## Written task
The complete listing should be restated exactly.

┌──

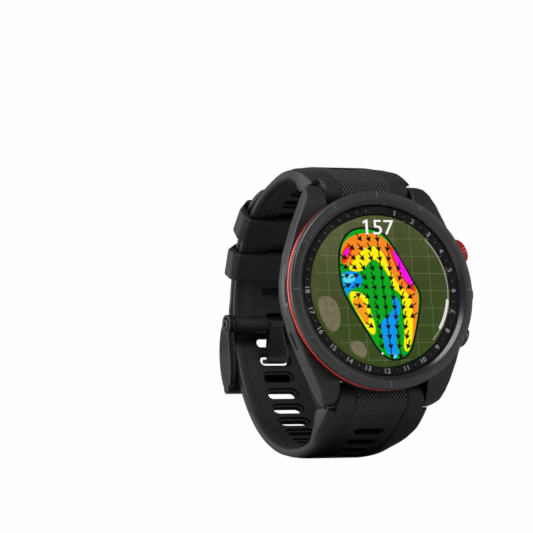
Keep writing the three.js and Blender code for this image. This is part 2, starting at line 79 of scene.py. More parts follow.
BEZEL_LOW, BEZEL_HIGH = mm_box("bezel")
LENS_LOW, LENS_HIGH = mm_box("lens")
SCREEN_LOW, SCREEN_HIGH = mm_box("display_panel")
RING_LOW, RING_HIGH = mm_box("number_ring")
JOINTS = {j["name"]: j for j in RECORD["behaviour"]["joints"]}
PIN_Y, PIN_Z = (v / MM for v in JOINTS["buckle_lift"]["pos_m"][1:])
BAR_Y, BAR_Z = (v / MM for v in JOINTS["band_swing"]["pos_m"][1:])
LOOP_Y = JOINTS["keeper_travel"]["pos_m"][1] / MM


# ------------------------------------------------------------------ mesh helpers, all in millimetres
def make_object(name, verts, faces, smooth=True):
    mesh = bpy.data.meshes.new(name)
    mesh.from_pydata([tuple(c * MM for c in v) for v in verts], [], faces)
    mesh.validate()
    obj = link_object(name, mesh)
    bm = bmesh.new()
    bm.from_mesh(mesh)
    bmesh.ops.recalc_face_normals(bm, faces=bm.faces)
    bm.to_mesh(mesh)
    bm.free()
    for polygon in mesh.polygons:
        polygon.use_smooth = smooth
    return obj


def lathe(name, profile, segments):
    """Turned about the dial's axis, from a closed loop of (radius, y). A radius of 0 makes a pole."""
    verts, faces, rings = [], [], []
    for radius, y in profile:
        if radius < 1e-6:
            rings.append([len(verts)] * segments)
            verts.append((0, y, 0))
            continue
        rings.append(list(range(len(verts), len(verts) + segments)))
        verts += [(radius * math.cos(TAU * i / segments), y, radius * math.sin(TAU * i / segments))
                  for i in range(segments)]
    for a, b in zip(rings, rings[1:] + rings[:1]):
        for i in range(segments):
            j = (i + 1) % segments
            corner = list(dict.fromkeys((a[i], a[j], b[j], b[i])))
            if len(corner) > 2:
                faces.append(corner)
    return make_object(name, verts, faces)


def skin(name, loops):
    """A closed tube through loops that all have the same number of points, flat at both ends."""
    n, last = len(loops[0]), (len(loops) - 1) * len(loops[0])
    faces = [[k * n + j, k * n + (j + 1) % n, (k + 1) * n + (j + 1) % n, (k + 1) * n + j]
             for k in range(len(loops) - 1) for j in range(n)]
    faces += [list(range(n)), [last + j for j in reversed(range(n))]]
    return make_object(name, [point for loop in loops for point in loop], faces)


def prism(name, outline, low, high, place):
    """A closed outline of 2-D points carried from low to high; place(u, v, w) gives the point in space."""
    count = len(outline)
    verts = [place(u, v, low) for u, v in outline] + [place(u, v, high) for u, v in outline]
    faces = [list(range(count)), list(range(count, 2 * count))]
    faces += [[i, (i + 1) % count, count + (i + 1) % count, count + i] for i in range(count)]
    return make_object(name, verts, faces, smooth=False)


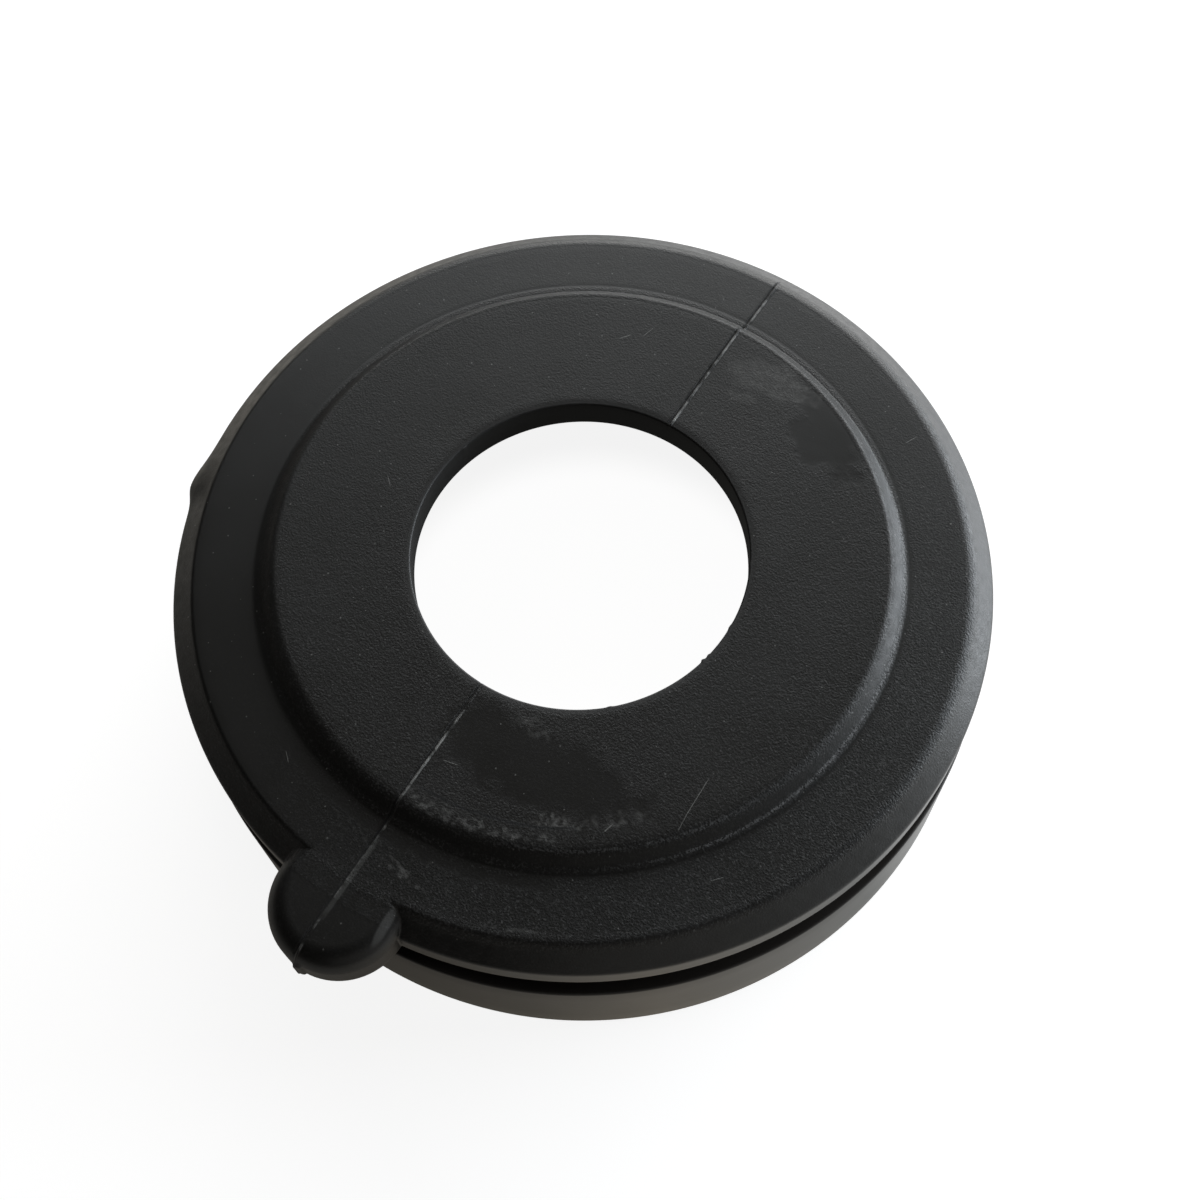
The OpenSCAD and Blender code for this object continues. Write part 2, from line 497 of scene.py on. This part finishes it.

└──

## Exercise result
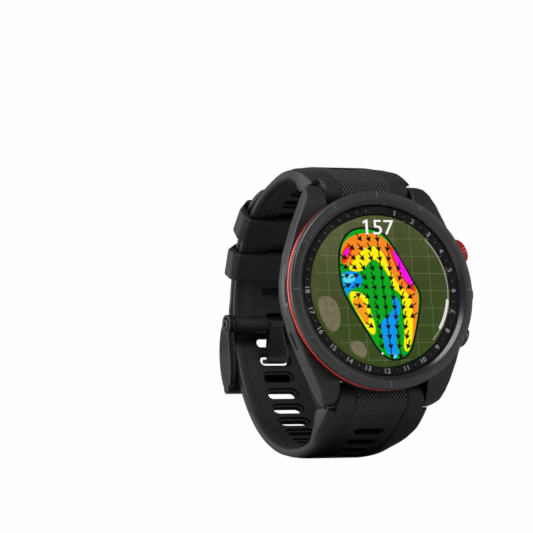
Keep writing the three.js and Blender code for this image. This is part 2, starting at line 79 of scene.py. More parts follow.
BEZEL_LOW, BEZEL_HIGH = mm_box("bezel")
LENS_LOW, LENS_HIGH = mm_box("lens")
SCREEN_LOW, SCREEN_HIGH = mm_box("display_panel")
RING_LOW, RING_HIGH = mm_box("number_ring")
JOINTS = {j["name"]: j for j in RECORD["behaviour"]["joints"]}
PIN_Y, PIN_Z = (v / MM for v in JOINTS["buckle_lift"]["pos_m"][1:])
BAR_Y, BAR_Z = (v / MM for v in JOINTS["band_swing"]["pos_m"][1:])
LOOP_Y = JOINTS["keeper_travel"]["pos_m"][1] / MM


# ------------------------------------------------------------------ mesh helpers, all in millimetres
def make_object(name, verts, faces, smooth=True):
    mesh = bpy.data.meshes.new(name)
    mesh.from_pydata([tuple(c * MM for c in v) for v in verts], [], faces)
    mesh.validate()
    obj = link_object(name, mesh)
    bm = bmesh.new()
    bm.from_mesh(mesh)
    bmesh.ops.recalc_face_normals(bm, faces=bm.faces)
    bm.to_mesh(mesh)
    bm.free()
    for polygon in mesh.polygons:
        polygon.use_smooth = smooth
    return obj


def lathe(name, profile, segments):
    """Turned about the dial's axis, from a closed loop of (radius, y). A radius of 0 makes a pole."""
    verts, faces, rings = [], [], []
    for radius, y in profile:
        if radius < 1e-6:
            rings.append([len(verts)] * segments)
            verts.append((0, y, 0))
            continue
        rings.append(list(range(len(verts), len(verts) + segments)))
        verts += [(radius * math.cos(TAU * i / segments), y, radius * math.sin(TAU * i / segments))
                  for i in range(segments)]
    for a, b in zip(rings, rings[1:] + rings[:1]):
        for i in range(segments):
            j = (i + 1) % segments
            corner = list(dict.fromkeys((a[i], a[j], b[j], b[i])))
            if len(corner) > 2:
                faces.append(corner)
    return make_object(name, verts, faces)


def skin(name, loops):
    """A closed tube through loops that all have the same number of points, flat at both ends."""
    n, last = len(loops[0]), (len(loops) - 1) * len(loops[0])
    faces = [[k * n + j, k * n + (j + 1) % n, (k + 1) * n + (j + 1) % n, (k + 1) * n + j]
             for k in range(len(loops) - 1) for j in range(n)]
    faces += [list(range(n)), [last + j for j in reversed(range(n))]]
    return make_object(name, [point for loop in loops for point in loop], faces)


def prism(name, outline, low, high, place):
    """A closed outline of 2-D points carried from low to high; place(u, v, w) gives the point in space."""
    count = len(outline)
    verts = [place(u, v, low) for u, v in outline] + [place(u, v, high) for u, v in outline]
    faces = [list(range(count)), list(range(count, 2 * count))]
    faces += [[i, (i + 1) % count, count + (i + 1) % count, count + i] for i in range(count)]
    return make_object(name, verts, faces, smooth=False)


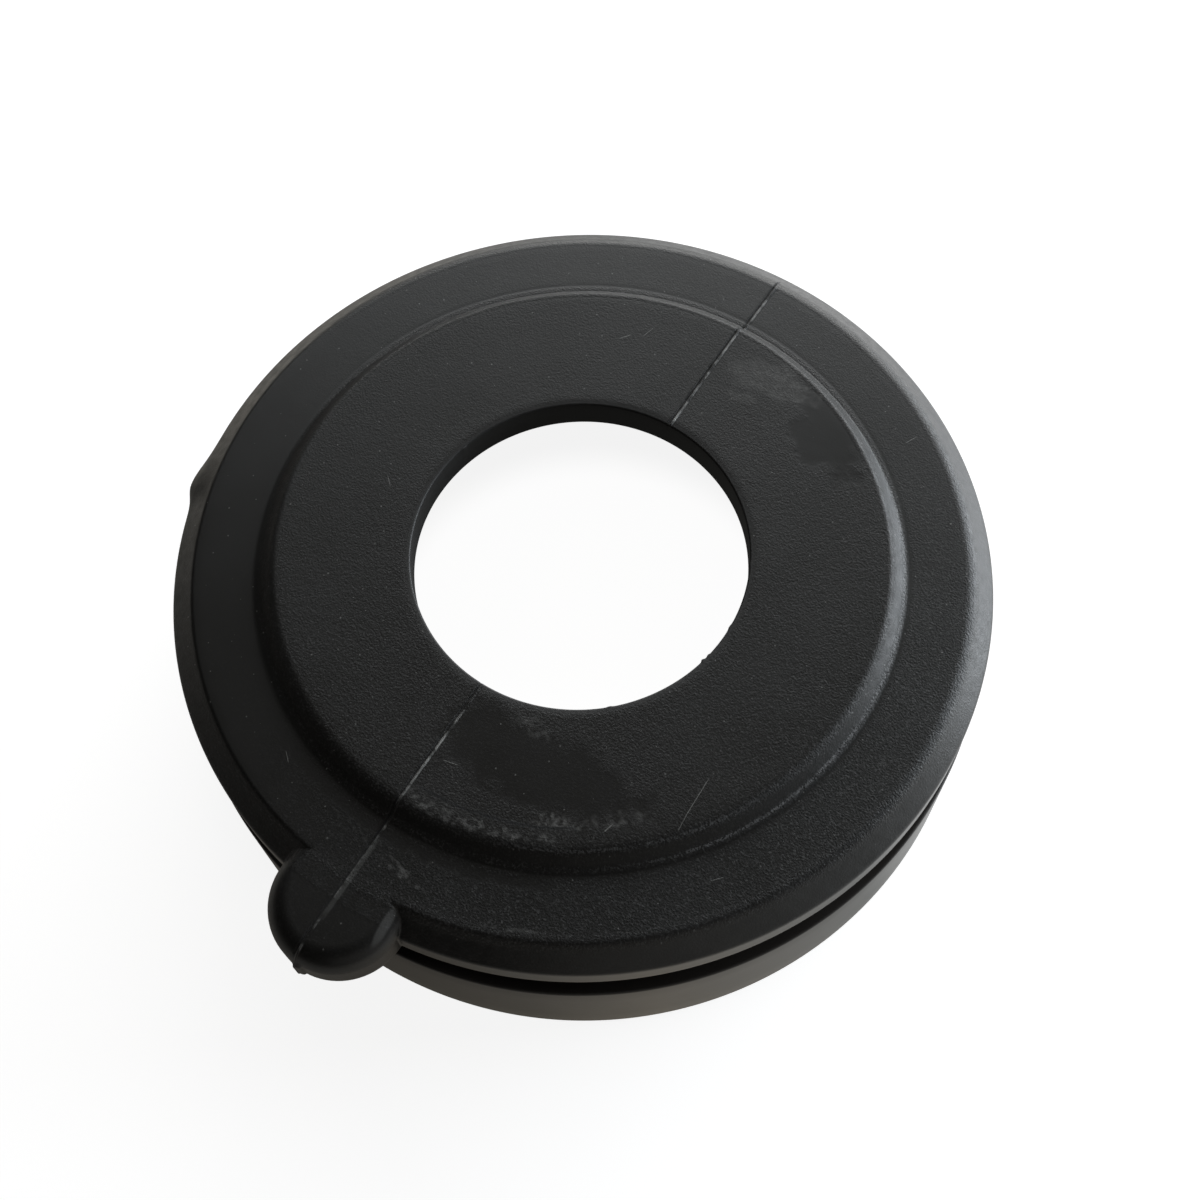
The OpenSCAD and Blender code for this object continues. Write part 2, from line 497 of scene.py on. This part finishes it.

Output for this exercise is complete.